If you believe your rights have been violated, you can contact the EEOC directly to file a charge of discrimination. The EEOC investigates complaints at no cost to the worker and can pursue legal action on your behalf if a violation is found. Many states also have their own fair employment agencies with overlapping jurisdiction that may offer additional protections.
Documentation is important. Keep records of incidents, including dates, times, descriptions of what occurred, and the names of any witnesses. This information can be critical if you decide to move forward with a formal complaint.
A Broader Movement Toward Workplace Justice
The EEOC's action against the Admiral Theatre and the resulting settlement reflect a growing recognition that workplace protections must be universal in order to be meaningful. When any group of workers is left unprotected — whether because of the industry they work in, the type of work they perform, or biases about who deserves legal protection — the entire framework of employment law is weakened.

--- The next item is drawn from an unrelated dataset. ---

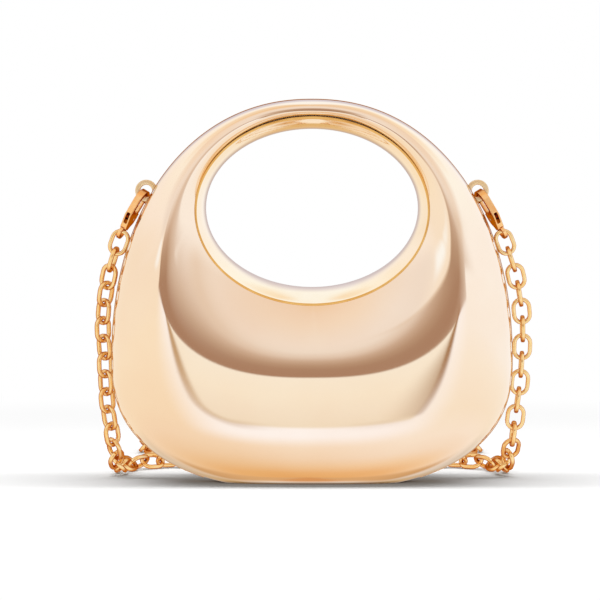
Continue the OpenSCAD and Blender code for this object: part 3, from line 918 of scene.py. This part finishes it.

Advocates for adult entertainers and labor rights organizations have long argued that these workers are among the most vulnerable to exploitation precisely because many people assume their legal protections do not apply. Cases like this one help to correct that assumption, sending a message to both employers and workers that the law means what it says: no worker consents to harassment simply by showing up to do their job.
As the EEOC continues to prioritize enforcement in underserved industries and communities, the Admiral Theatre case stands as an important precedent — and a reminder that dignity and legal protection at work are not privileges reserved for some. They are rights that belong to every worker in America.